GAIROSCOPE: Injecting Data from Air-Gapped Computers to Nearby Gyroscopes

TL;DR

GAIROSCOPE demonstrates a novel ultrasonic covert channel that exploits resonance frequencies of smartphone gyroscopes to exfiltrate data from air-gapped computers without needing microphone access.

Contribution

This work introduces a new side-channel attack method using gyroscopes for data exfiltration, bypassing microphone access restrictions.

Findings

Effective data transmission over a few meters using Speakers-to-Gyroscope channel

Gyroscope signals can reliably encode binary information

Countermeasures can mitigate this covert channel

Abstract

It is known that malware can leak data from isolated, air-gapped computers to nearby smartphones using ultrasonic waves. However, this covert channel requires access to the smartphone's microphone, which is highly protected in Android OS and iOS, and might be non-accessible, disabled, or blocked. In this paper we present `GAIROSCOPE,' an ultrasonic covert channel that doesn't require a microphone on the receiving side.

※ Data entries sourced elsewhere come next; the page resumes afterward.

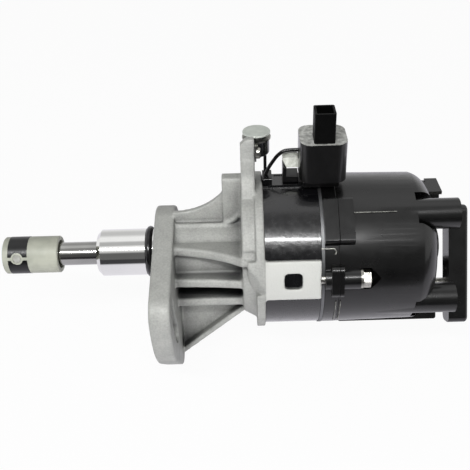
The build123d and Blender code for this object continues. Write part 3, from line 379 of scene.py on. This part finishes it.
# Ground and polished: a near mirror with faint rings
POLISHED = Turned("polished_steel", "e8e8e6", "f0f0ee", metallic=1.0, roughness=(0.06, 0.11), blotch_mm=24.0,
                  grain_mm=0.5, bump_mm=0.0008, ring_mm=0.5)

# Barrel-plated zinc: bright but scuffed, with small dull patches
ZINC = Finish("zinc_plated_steel", "8f8e89", "c9c8c0", metallic=1.0, roughness=(0.26, 0.4), blotch_mm=1.6,
              grain_mm=0.4, bump_mm=0.012)

# Turned aluminium: a satin grey line between two black mouldings
BRIGHT_RING = Turned("turned_aluminium", "6e6f70", "88898a", metallic=1.0, roughness=(0.42, 0.55),
                     blotch_mm=10.0, grain_mm=0.4, bump_mm=0.003)

# Moulded and oiled: deep black with a wet highlight
RUBBER = Finish("nitrile_rubber", "060607", "0a0a0b", ior=1.52, roughness=(0.16, 0.24), blotch_mm=3.0,
                grain_mm=0.3, bump_mm=0.004)

# Pressed and sintered: brown, dull and slightly open
BRONZE = Finish("sintered_bronze", "6d4c28", "8a6436", metallic=1.0, roughness=(0.4, 0.5), blotch_mm=2.0,
                grain_mm=0.3)

# Stamped from strip: yellow and smooth
BRASS = Finish("stamped_brass", "b08b4c", "c8a560", metallic=1.0, roughness=(0.25, 0.35), blotch_mm=4.0,
               grain_mm=0.4, bump_mm=0.004)

# Drawn and tempered: grey with a soft shine along the wire
WIRE = Finish("spring_wire", "77787a", "8c8d8f", metallic=1.0, blotch_mm=4.0, grain_mm=0.4, bump_mm=0.004)

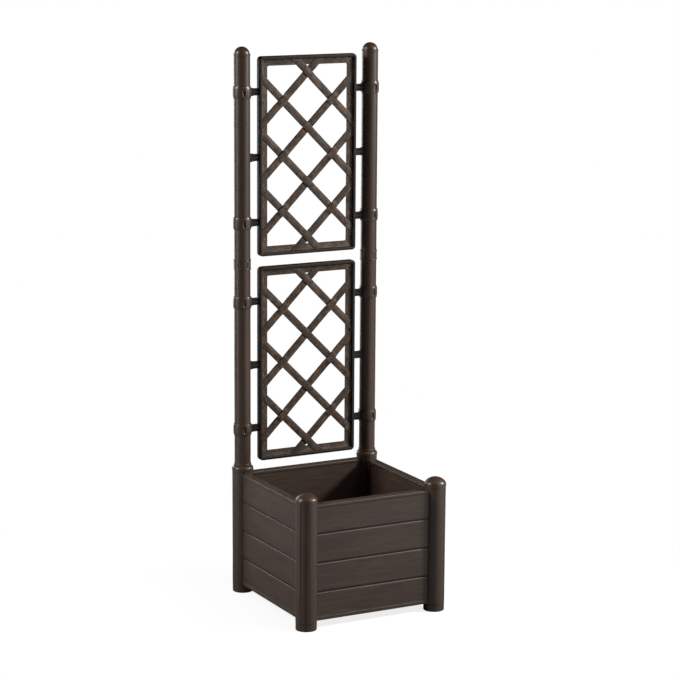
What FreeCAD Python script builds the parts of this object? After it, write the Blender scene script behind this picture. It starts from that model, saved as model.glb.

Our malware generates ultrasonic tones in the resonance frequencies of the MEMS gyroscope. These inaudible frequencies produce tiny mechanical oscillations within the smartphone's gyroscope, which can be demodulated into binary information. Notably, the gyroscope in smartphones is considered to be a 'safe' sensor that can be used legitimately from mobile apps and javascript. We introduce the adversarial attack model and present related work. We provide the relevant technical background and show the design and implementation of GAIROSCOPE. We present the evaluation results and discuss a set of countermeasures to this threat. Our experiments show that attackers can exfiltrate sensitive information from air-gapped computers to smartphones located a few meters away via Speakers-to-Gyroscope covert channel.